Other resources that have been widely celebrated are:
A really great book that provides a model for developing Catholic youth culture and effective youth ministry is:
Growing Teen Disciples: Strategies for Really Effective Youth Ministry by Frank Mercadante (Jun 18, 2002)
Two great books for understanding the landscape that you minister in and effective approach are:
Forming Intentional Disciples
Engaging a New Generation: A Vision for Reaching Catholic Teens
FORMED® is an exciting new online gateway to the best teaching videos, audio, and ebooks to deepen your parishioners’ relationships with Christ and His Church. Available anytime and anywhere on most computers and devices. The Augustine Institute, Ignatius Press, and Lighthouse Catholic Media are proud to introduce:
Homilies and Prayers for Young People
Ministering to your parish includes so much more than event planning.
Several parish priests meet with youth ministers and other parish leaders for homily ideas and to hear about issues that could be addressed in homilies or newsletters. Youth ministers often lead a discipleship group for their core teams. They frequently meet with struggling teens and parents. They also meet with ecumenical youth leaders in their area to discuss regional youth concerns and to pray for all teens. Praying for teens and youth in our parishes is one of the most important and powerful things we can do for them.

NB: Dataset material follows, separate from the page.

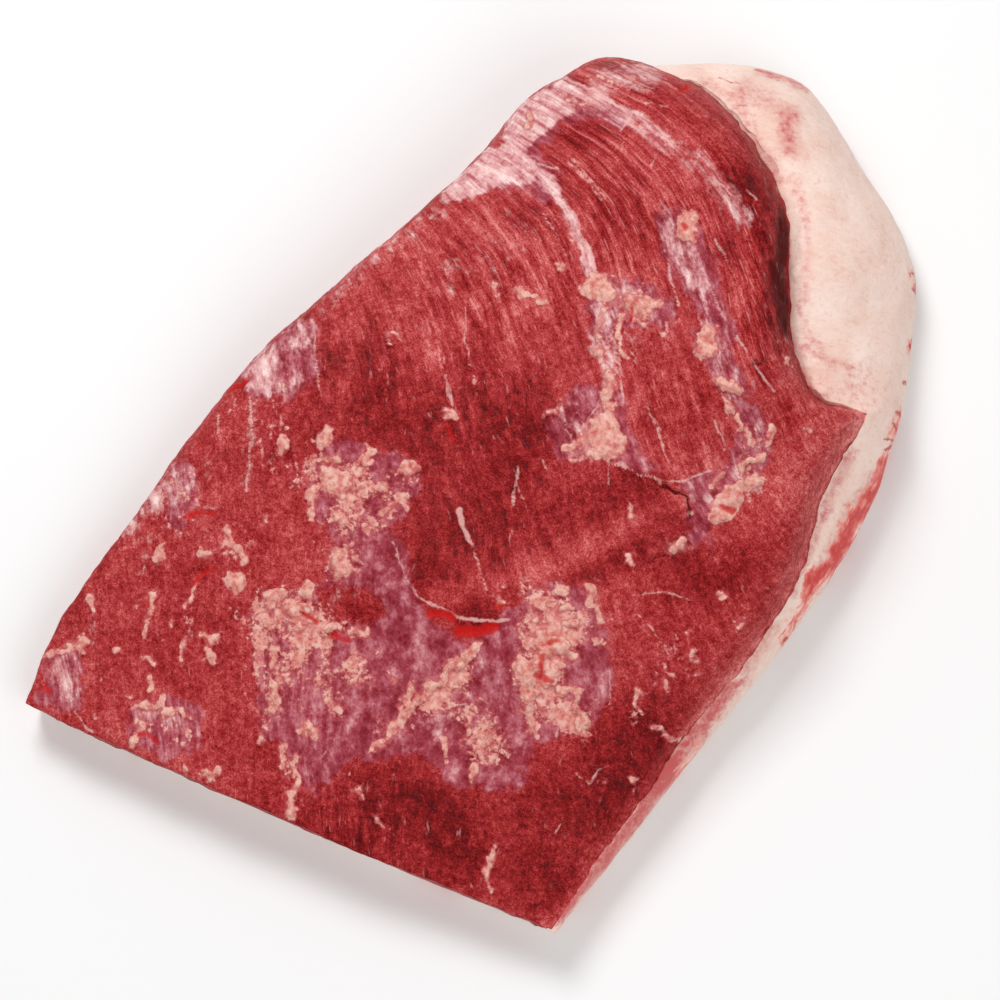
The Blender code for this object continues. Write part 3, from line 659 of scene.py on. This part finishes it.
def make_lean():
    neighbour = cad_surface("fat_cap")
    piece = refined("lean", "lean_meat", neighbour, lambda face: face.normal.z > 0.35)
    skin = Skin(piece, neighbour)
    grain = np.column_stack([fit_grain()(skin.picture), depth_under_top(skin)])
    grain[:, 1] += 1.2 * rough_noise(skin.mm, 24.0, 30, 2)
    torn = ragged(skin.picture)
    shown = skin.shown
    hidden = 1 - shown

    fat = stroke_depth(ragged(skin.picture, 4.5), LUMPS) + 1.8 * rough_noise(skin.picture, 8.0, 11)
    strands = stroke_depth(ragged(skin.picture, 1.6), STRANDS)
    strands += 0.6 * rough_noise(skin.picture, 12.0, 12)
    membrane = np.clip(patch_depth(ragged(skin.picture, 5.0), MEMBRANES), -MEMBRANE_REACH, 9)
    membrane = np.minimum(membrane, -patch_depth(torn, HOLES))
    membrane += 3.0 * rough_noise(skin.picture, 22.0, 13)
    marbling = soft_strokes(skin.picture, MARBLING)
    pale = soft_strokes(torn, PALE) + soft_patches(ragged(skin.picture, 5.0), FROSTED_AND_SHEEN)
    tears = stroke_depth(torn, TEARS)
    # Near the fat, in the lower part of the picture, the lean is painted paler: painted light against the
    # shade of its rounded edge.
    tone = soft_strokes(skin.picture, TONES_AND_SHADE) - (1 - eased(skin.away, 1.0, 9.0)) * (skin.picture[:, 1] > 400)
    combed = np.clip(soft_strokes(skin.picture, COMBED), 0, 1)

    # What the picture doesn't show: the same things, spread by noise.
    spread = rough_noise(skin.mm, 34.0, 21)
    lumps = 10 * (rough_noise(skin.mm, 17.0, 22) - 0.95)
    fat = fat * shown + hidden * np.clip(lumps, -STROKE_REACH, STROKE_REACH)
    strands = strands * shown - STROKE_REACH * hidden
    membrane = membrane * shown + hidden * np.clip(16 * (spread - 0.25), -MEMBRANE_REACH, MEMBRANE_REACH)
    marbling = marbling * shown + hidden * np.clip(spread, 0, 1)
    pale = pale * shown + hidden * np.clip(spread - 0.4, 0, 1)
    tears = tears * shown - STROKE_REACH * hidden
    tone = tone * shown + hidden * 0.3 * noise(skin.mm, 40.0, 23)
    combed = combed * shown + 0.6 * hidden

    # The knife cut shows plain meat.
    cut = eased(-skin.normals[:, 1], 0.75, 0.9)
    fat = fat * (1 - cut) - STROKE_REACH * cut
    membrane = membrane * (1 - cut) - MEMBRANE_REACH * cut
    marbling, pale, combed = (values * (1 - cut) for values in (marbling, pale, combed))

    bundles = 0.5 * rough_noise(grain / [10, 1, 1], 4.2, 31, 2) + 0.5 * noise(grain / [6, 1, 1], 9.0, 32)
    bundles *= 0.3 + 0.7 * combed
    broad = 0.8 * noise(grain / [3, 1, 1], 17.0, 33)
    height = (bundles + broad) * (1 - 0.6 * eased(membrane, -2, 6))
    height += 1.8 * eased(fat, -1.5, 5) + 0.6 * rough_noise(skin.picture, 8.0, 34) * eased(fat, -1, 4)
    height += 0.2 * eased(strands, -1.5, 1.5) + 0.4 * eased(membrane, -3, 3)
    height += 0.4 * rough_noise(skin.mm, 5.0, 35) * (1 + eased(marbling, 0, 1)) * (1 - 0.5 * combed)
    height -= 0.8 * eased(tears, -2, 3)
    # The crevices: carved into the mesh and painted dark, as painted shade.
    dark = np.zeros(len(height))
    for half_width, depth, path in CREVICES:
        near = near_path(skin.picture, path, half_width + 6)
        inside = eased(half_width - path_distance(torn[near], path), -half_width, half_width)
        height[near] -= depth * inside * shown[near]
        dark[near] = np.maximum(dark[near], inside * shown[near] * min(1.0, depth))
    skin.move(height)
    skin.paint(grain=grain, fat=fat * PIXEL_MM, strand=strands * PIXEL_MM, membrane=membrane * PIXEL_MM,
               marbling=marbling, pale=pale, tear=tears * PIXEL_MM, tone=tone, furrow=bundles,
               combed=combed, dark=dark)
    return piece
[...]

Grand Slam Youth Ministry Ideas-Research and Voices
A home runs in baseball games can be game changers. In ministry we see adoration, teen oriented Masses, service projects, retreats, Bible studies and summer intensives, including camp, as ministry home runs. Regionally, students have deeply resonated with these programs/activities. Nationally, the Lilly Foundation and University of North Carolina did the largest study on youth and religion http://youthandreligion.nd.edu ever done in the U.S and the discovered that Catholic youth most highly valued:
• “Youth ministers to work with us”
• Summer Intensives i.e. camp, VBS, Totus Tues, Catholic Heart Work Camp
• Extended Trips and retreats – in particular the bus part of the equation
• “Provide Bible study for youth and young adults.”
• “Combining social activities with continued deepening of religious learning.”
• “Develop youth focused liturgies with youth involvement.”
• “Create organized activities and centers for youth by collaborating among parishes.”
• “Provide Catholic leadership training for youth.”
- “Develop programs that involve youth and bridge the post-Confirmation gap!”
Teens are very spiritual and they are proud in of it, but many teens do not identify themselves as religious. We have significant work to do to make parishes youth friendly, to speak their language and to provide formation that is engaging, challenging and inviting.
Music and Ministry-Pop and Sacred
Music has long been a significant part of youth culture. Knowing what kids listen to will tell you a lot about them. While some pop music can be used to teach and connect, some is very inappropriate. Create approved play list before using music in programming. Music, especially live music, is a powerful influence on young people. Camp Tekakwitha has tapped into this love of music very successfully. They utilize praise and worship leaders, live bands and D.J. Christian music for various outcomes, each deeply engaging young people. We encourage cultivating parish musicians.